(Exercise) Copy exactly, please, the lines of the data from its start through the line containing "the next begins.".

--- start ---

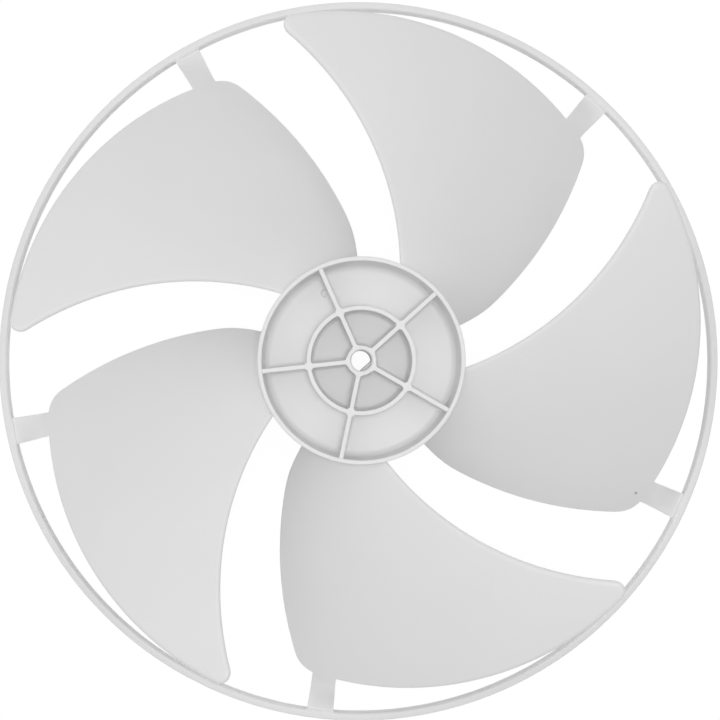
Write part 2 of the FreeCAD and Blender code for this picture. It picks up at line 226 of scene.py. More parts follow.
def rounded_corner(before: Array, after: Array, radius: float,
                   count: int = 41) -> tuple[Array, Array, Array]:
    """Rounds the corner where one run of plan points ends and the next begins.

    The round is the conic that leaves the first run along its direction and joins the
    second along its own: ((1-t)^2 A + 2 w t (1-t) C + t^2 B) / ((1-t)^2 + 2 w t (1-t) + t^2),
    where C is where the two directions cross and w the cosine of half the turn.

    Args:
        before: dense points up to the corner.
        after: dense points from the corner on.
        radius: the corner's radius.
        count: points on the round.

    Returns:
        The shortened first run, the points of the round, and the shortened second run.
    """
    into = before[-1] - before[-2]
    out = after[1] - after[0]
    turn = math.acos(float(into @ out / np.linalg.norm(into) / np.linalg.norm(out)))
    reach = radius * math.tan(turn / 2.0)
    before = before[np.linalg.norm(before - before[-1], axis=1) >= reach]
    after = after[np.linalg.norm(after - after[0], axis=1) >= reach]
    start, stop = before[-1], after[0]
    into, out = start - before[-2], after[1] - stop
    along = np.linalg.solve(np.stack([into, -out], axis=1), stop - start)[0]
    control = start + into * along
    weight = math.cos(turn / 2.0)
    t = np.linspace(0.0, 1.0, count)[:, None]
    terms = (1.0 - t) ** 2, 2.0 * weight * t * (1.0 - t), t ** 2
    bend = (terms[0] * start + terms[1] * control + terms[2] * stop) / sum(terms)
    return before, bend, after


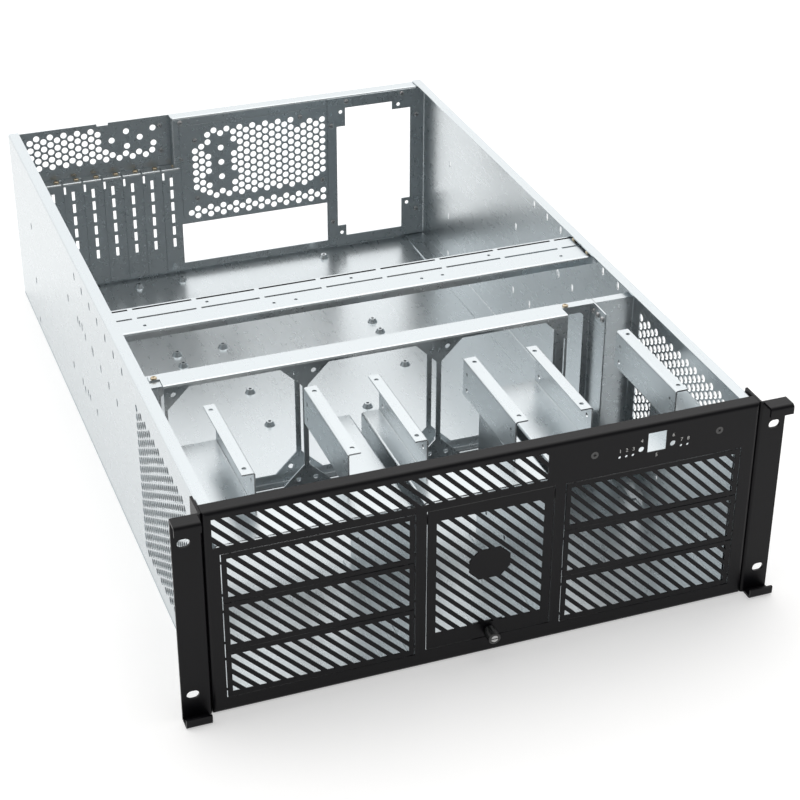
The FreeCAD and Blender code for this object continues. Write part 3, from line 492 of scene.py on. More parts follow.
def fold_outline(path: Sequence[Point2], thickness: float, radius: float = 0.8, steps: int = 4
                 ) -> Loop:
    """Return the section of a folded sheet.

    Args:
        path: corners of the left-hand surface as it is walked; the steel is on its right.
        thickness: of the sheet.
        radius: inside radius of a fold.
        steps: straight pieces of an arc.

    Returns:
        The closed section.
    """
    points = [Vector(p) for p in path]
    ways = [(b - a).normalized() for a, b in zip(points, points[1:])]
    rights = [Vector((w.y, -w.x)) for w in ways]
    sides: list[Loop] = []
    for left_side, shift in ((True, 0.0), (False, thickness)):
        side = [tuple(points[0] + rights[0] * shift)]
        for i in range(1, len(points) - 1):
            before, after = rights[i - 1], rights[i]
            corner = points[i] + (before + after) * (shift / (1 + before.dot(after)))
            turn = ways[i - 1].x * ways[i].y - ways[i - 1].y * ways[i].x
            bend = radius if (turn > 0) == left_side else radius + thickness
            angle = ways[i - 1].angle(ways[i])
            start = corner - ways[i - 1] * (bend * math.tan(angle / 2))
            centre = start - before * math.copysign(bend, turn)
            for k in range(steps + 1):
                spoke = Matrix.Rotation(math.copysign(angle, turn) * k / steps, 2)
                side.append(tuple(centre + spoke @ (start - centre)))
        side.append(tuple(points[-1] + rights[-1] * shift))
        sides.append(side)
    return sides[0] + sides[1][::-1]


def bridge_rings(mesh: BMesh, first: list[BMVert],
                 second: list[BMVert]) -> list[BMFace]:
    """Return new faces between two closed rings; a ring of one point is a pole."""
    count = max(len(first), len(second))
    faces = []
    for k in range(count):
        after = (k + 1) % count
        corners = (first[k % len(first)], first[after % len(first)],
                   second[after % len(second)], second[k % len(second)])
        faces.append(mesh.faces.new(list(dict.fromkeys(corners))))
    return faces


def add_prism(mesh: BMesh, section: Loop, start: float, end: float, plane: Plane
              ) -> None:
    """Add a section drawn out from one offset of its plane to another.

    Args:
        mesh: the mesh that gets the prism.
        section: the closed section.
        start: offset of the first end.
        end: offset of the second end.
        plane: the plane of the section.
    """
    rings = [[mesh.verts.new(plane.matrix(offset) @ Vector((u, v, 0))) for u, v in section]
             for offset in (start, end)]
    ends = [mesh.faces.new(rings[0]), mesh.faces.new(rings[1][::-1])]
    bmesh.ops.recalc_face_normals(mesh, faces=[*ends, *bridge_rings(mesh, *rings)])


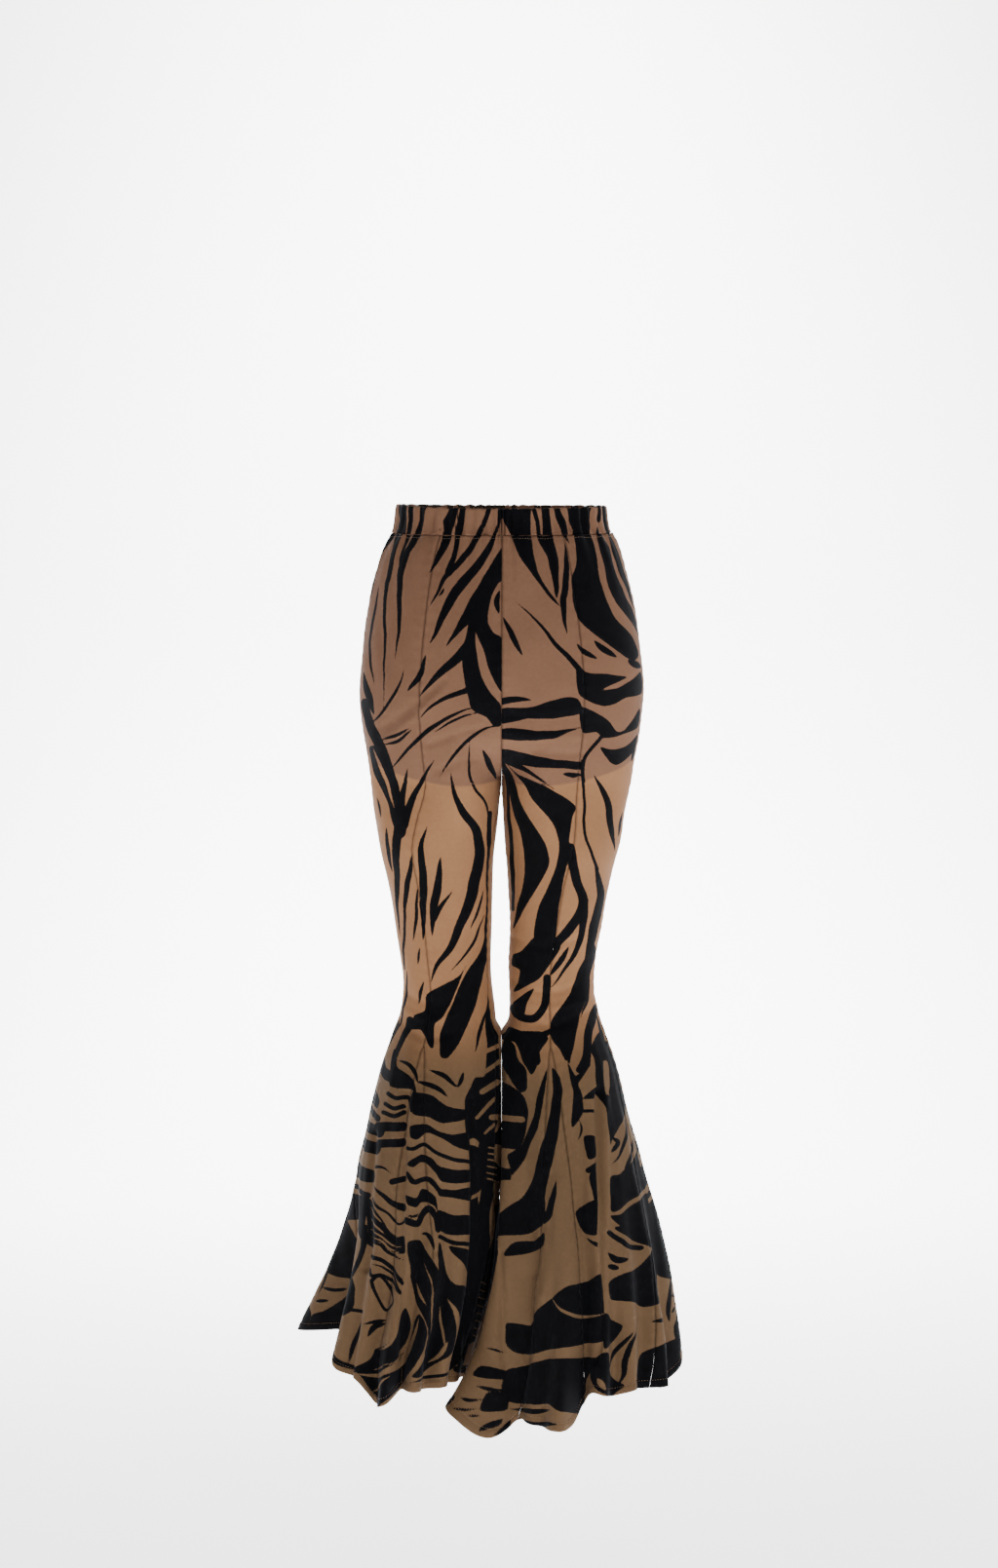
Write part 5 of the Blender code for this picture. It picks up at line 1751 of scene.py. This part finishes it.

--- end ---

(Reply)
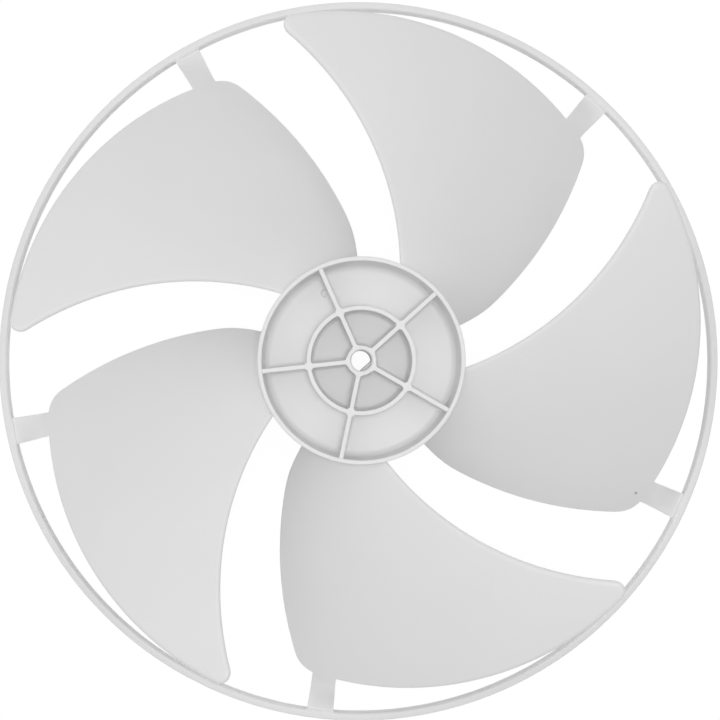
Write part 2 of the FreeCAD and Blender code for this picture. It picks up at line 226 of scene.py. More parts follow.
def rounded_corner(before: Array, after: Array, radius: float,
                   count: int = 41) -> tuple[Array, Array, Array]:
    """Rounds the corner where one run of plan points ends and the next begins.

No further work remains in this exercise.